In order to convert each individual graphic to asy for the model, you'll have to choose how to represent the question to the model because there's not one way to write code for a given graphic. The representation, of course, will impact how the model solves the problem.

In the question I showed before, you need to represent the datapoints and the "line of best fit." Representing the data points is somewhat unambiguous given that it's a scatterplot in 2D space, but there are (at least) two ways to represent the line. You could write a function that plots the correct line

real slope = 1;
real intercept = 2;
real f(real x) { return slope*x + intercept; };
draw(graph(f, 0,5), graphPen);

or you could draw a line between two points on the line and not reveal the equation of the line.

draw((0, 2)--(4,6));

The original question was about determining the equation of the line of best fit, so the first method would be revealing way more information to the model than the second.

As you convert the graphics to code, you could be revealing the answer to your model with these questions. The simulated test now seems less and less valid. Even if you're very careful and reveal as little information as possible, a model seeing code for a graph is not comparable to a human looking at an image.

Using this method, GPT-4 has an accuracy of 0.845.

Dragons

Given that the waters are riddled with problems and dragons, maybe the solution is to evaluate language-only models on text-only datasets. The versions of these tests that are simulated for language-only models are too dissimilar to be directly comparable to human performance.

Should you really want to evaluate a model on the non-image portions of a standardized test, state clearly that the comparison isn't entirely fair. This is the approach taken by the MedPaLM authors - emphasis mine:

Large language models (LLMs) have catalyzed significant progress in medical question answering; Med-PaLM was the first model to exceed a “passing” score in US Medical Licensing Examination (USMLE) style questions with a score of 67.2% on the MedQA dataset.

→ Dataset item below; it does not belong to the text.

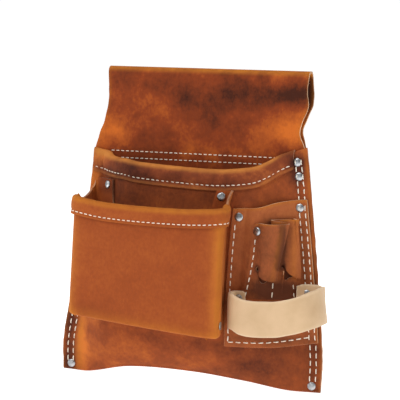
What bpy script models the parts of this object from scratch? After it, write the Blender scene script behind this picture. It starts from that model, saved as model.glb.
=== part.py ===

In summary, beware the dragons in the evals waters. Choose datasets where comparison is actually possible, and don't be misleading.

All evals were performed using the "natural use case" method of evaluation. Give the model the question and allow it to sample as many tokens as you would like, and use another model (here, GPT-3) to compare the reference with the sampled answer and judge correctness.

Dataset and scripts can be found on github.